我是一个网络抓取新手,我正试图在
读取完整的表https://www.fantasypros.com/daily-fantasy/mlb/draftkings-salary-changes.php。
然而,它只返回具有1486个值的表,在到达下午4:10之后开始的任何游戏之前切断。我需要学习RSelenium来解决这个问题吗?
fantasyHtml <- read_html("https://www.fantasypros.com/daily-fantasy/mlb/draftkings-salary-changes.php")
pitchersTable <- fantasyHtml %>%
html_table()
# this produces a table of only 1486 values, cutting off before any of the night games
我已经能够使用以下代码提取更多的表行:
library(RSelenium)
library(rvest)
url <- "https://www.fantasypros.com/daily-fantasy/mlb/draftkings-salary-changes.php"
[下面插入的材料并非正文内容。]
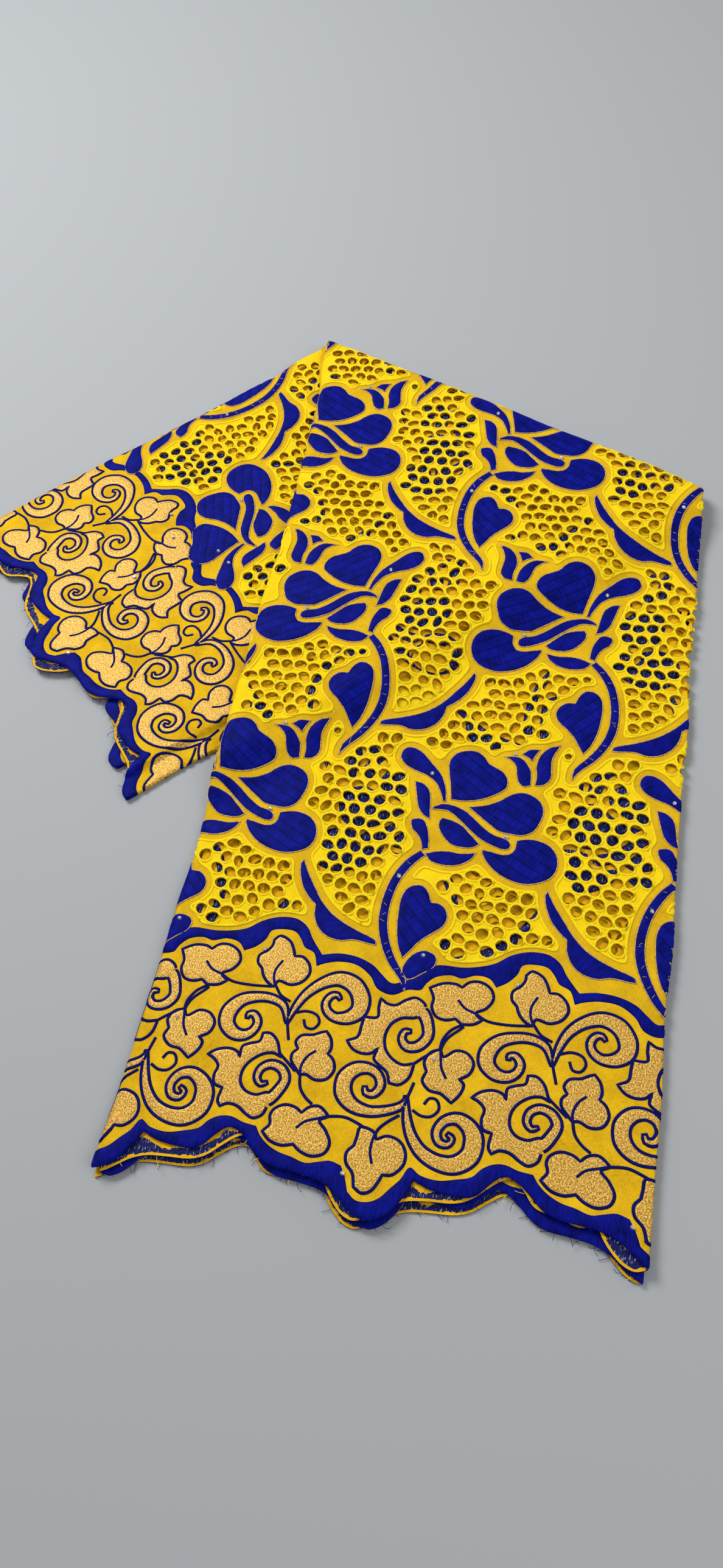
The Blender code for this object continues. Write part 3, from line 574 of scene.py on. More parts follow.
def net_edges():
    """The line round each piece of net that shows, as chains of points on the whole cloth."""
    rows, columns = NET_FIELD.shape
    first = -1
    wide = int(CLOTH_LENGTH[1] / FIELD_STEP) + 2 - first
    index = (np.arange(wide) + first) % columns
    field = NET_FIELD[:, index]
    grid_x, grid_y = np.meshgrid((np.arange(wide) + first) * FIELD_STEP, np.arange(rows) * FIELD_STEP)
    seen = shown(grid_x.ravel(), grid_y.ravel(), SHOWN_EDGE).reshape(field.shape)
    links = {}
    spots = {}
    mixed = (field[:-1, :-1] > 0) * 1 + (field[1:, :-1] > 0) + (field[:-1, 1:] > 0) + (field[1:, 1:] > 0)
    for j, i in np.argwhere((mixed > 0) & (mixed < 4) & seen[:-1, :-1]):
        for corners in (((j, i), (j, i + 1), (j + 1, i + 1)), ((j, i), (j + 1, i + 1), (j + 1, i))):
            cuts = []
            for a, b in zip(corners, corners[1:] + corners[:1]):
                if (field[a] > 0) != (field[b] > 0):
                    share = field[a] / (field[a] - field[b])
                    key = tuple(sorted((a, b)))
                    spots[key] = (grid_x[a] + share * (grid_x[b] - grid_x[a]),
                                  grid_y[a] + share * (grid_y[b] - grid_y[a]))
                    cuts.append(key)
            if len(cuts) == 2:
                links.setdefault(cuts[0], []).append(cuts[1])
                links.setdefault(cuts[1], []).append(cuts[0])
    chains, used = [], set()
    for start in sorted(links, key=lambda key: (len(links[key]), key)):
        if start in used:
            continue
        chain, here = [start], start
        used.add(start)
        while True:
            ahead = [key for key in links[here] if key not in used]
            if not ahead:
                break
            here = ahead[0]
            used.add(here)
            chain.append(here)
        closed = len(chain) > 5 and chain[0] in links[chain[-1]]
        chains.append((np.array([spots[key] for key in chain]), closed))
    return [(even_steps(line, closed, LINE_STEP), closed) for line, closed in chains if len(line) > 8]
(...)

shell('docker run -d -p 4446:4444 selenium/standalone-firefox')
remDr <- remoteDriver(remoteServerAddr = "localhost", port = 4446L, browserName = "firefox")
remDr$open()
remDr$navigate(url)
for(i in 1 : 500)
{
print(i)
command <- paste0("window.scrollBy(0,", i * 10, ")")
remDr$executeScript(command)
}
fantasyHtml <- read_html(remDr$getPageSource()[[1]])
pitchersTable <- fantasyHtml %>% html_table()
dim(pitchersTable[[1]])
[1] 2006 7